TEMPO.CO, Jakarta - Wartawan senior Goenawan Mohamad menyampaikan rasa hormat serta solidaritas kepada Jurnalis TV Rusia, Marina Ovsyannikova, yang vokal menentang invasi Presiden Vladimir Putin ke Ukraina.
Ovsyannikova adalah jurnalis televisi pemerintah Rusia Channel One, yang muncul dengan membawa poster mengecam invasi ke Ukraina dan sensor terhadap pers di belakang pembaca berita dalam sebuah siaran langsung.
Menurut GM, demikian Goenawan sering disapa, kemunculan Ovsyannikova yang memprotes sensor layar kaca seputar informasi serangan Putin terhadap Ukraina, patut dijadikan sebagai contoh.\
Marina Ovsyannikova muncul di belakang pembaca berita saluran TV Channel One, Senin, 14 Maret 2022, Gambar diam ini diperoleh dari video yang diunggah pada 14 Maret. Channel One/via REUTERS
Salah satu pendiri Tempo ini, menilai Ovsyannikova memiliki nyali besar kala bersuara di negeri yang memakai kata “perang Ukraina” saja, bisa dipenjarakan.
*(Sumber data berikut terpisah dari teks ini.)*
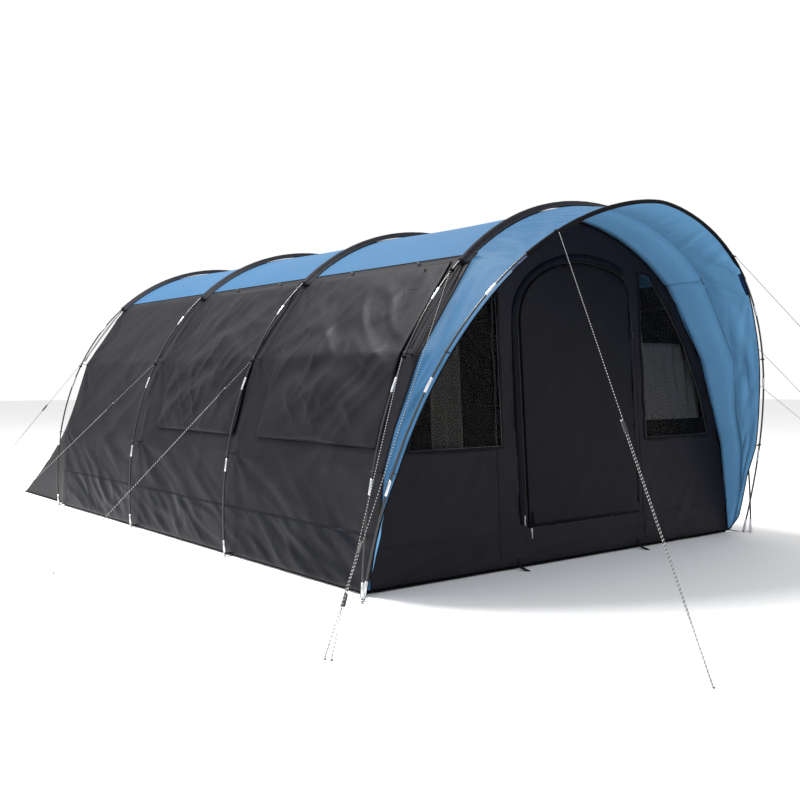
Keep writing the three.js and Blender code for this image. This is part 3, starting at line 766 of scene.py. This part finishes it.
def side_walls(label, side, look):
    seed = WALL_SEEDS[side]
    windows = [(a + WINDOW_MARGIN, b - WINDOW_MARGIN) for a, b in COVERS.values()]
    marks = [edge for window in windows for edge in window]
    ys = spaced(SKIN_FRONT, SKIN_REAR, STEP, *marks, *HOOP_Y.values())

    def in_window(y, z):
        return WINDOW_LOW < z < WINDOW_TOP and any(a < y < b for a, b in windows)

    zs = spaced(TUB_HEIGHT - 0.012, SEAM_HEIGHT, STEP, WINDOW_LOW, WINDOW_TOP, *CLIP_HEIGHTS)
    wall = thicken(grid_piece(f"wall_{label}", ys, zs, side_place(side, seed), look["charcoal"], in_window))
    finish(wall, ROOT, "charcoal_fabric", f"side_wall_{label}")
    height = sum(math.hypot(wall_x(b) - wall_x(a), b - a) for a, b in zip(zs, zs[1:]))
    low = spaced(0.004, HEM_HEIGHT, 0.006) + spaced(HEM_HEIGHT, TUB_HEIGHT, 0.016)[1:]
    tub = thicken(grid_piece(f"tub_{label}", ys, low, side_place(side, seed, 0.002), look["tub"]))
    finish(tub, ROOT, "groundsheet")
    hem = [at(side * wall_x(0.006), y, 0.0065) for y in spaced(front_edge(0.006), SKIN_REAR, 0.1)]
    finish(sweep(f"hem_{label}", hem, circle(0.006, 8), look["stitch"]), ROOT, "sleeve_fabric")
    for name, (a, b) in zip(COVERS, windows):
        side_window(label, side, name, a, b, seed, look)


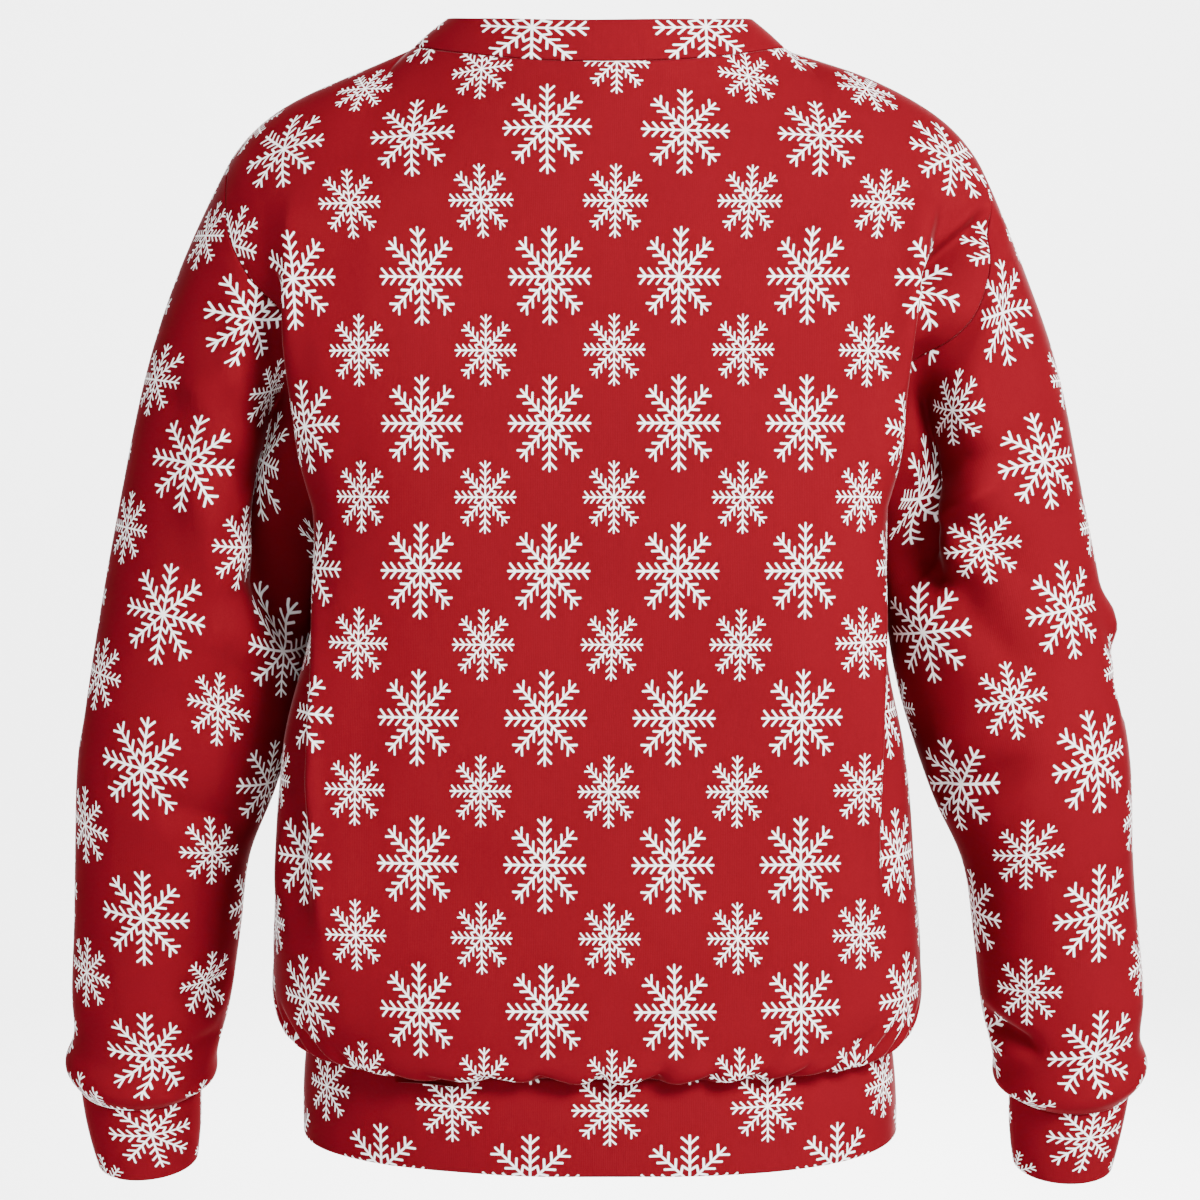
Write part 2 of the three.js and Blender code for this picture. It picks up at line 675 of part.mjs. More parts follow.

"Marina Ovsyannikova adalah tauladan keberanian dan integritas. Ia melawan sikap penguasa yang menganggap rakyat seperti kerbau yang dicocok hidungnya," kata GM dalam sebuah pernyataan yang diterima pada Rabu, 16 Maret 2022.
"Bersama jurnalis dan penulis Indonesia yang lain, saya sampaikan rasa hormat dan solidaritas kepadanya," katanya.
Ovsyannikova adalah seorang editor di Channel One milik Rusia. Ia menyerbu lokasi siaran langsung berita malam pada Senin, 14 Maret 2022 dengan memegang poster yang memprotes invasi Rusia dan meneriakkan hentikan perang.
Kekhawatiran akan nasib Ovsyannikova dengan cepat muncul setelah seorang pengacara hak asasi manusia mengatakan bahwa dia tidak bisa dihubungi selama beberapa jam. Namun sebuah foto muncul pada Selasa sore yang menunjukkan Ovsyannikova selamat dengan pengacaranya.
Ovsyannikova mengatakan kepada wartawan bahwa dia tidak tidur selama dua hari setelah protes anti-perangnya itu. Dia juga mengaku telah diinterogasi oleh pihak berwenang Rusia selama lebih dari 14 jam.
Sebelumnya, juru bicara Kremlin Dmitry Peskov menyebut protes itu sebagai hooliganisme. Protes akan ditangani oleh jaringan dan organisasi terkait. Pada akhirnya, Ovsyannikova diwajibkan membayar denda 30.000 rubel atau setara Rp 3 juta oleh pengadilan.
Kantor berita Rusia, TASS, melaporkan pada Senin, mengutip sumber anonim, bahwa Komite Investigasi Rusia telah meluncurkan penyelidikan awal terhadap jurnalis tersebut. Ada kemungkinan bahwa Ovsyannikova dapat menghadapi tuntutan tambahan.
Sejak Putin mengumumkan invasi Ukraina Februari lalu, Pemerintah Rusia telah menerapkan undang-undang baru yang dirancang untuk menindak perbedaan pendapat anti-perang. Undang-undang yang disahkan pada 4 Maret, melarang warganya mendiskreditkan tentara Rusia dan menyebarkan berita palsu. Pelanggaran itu bisa menyebabkan pelaku dihukum penjara hingga 15 tahun.
Guardian melaporkan, lebih dari dua lusin outlet media Rusia telah berhenti beroperasi atau diblokir oleh regulator media negara itu sejak invasi ke Ukraina. Banyak organisasi berita internasional dan platform media sosial, termasuk BBC dan Meta, juga telah dilarang.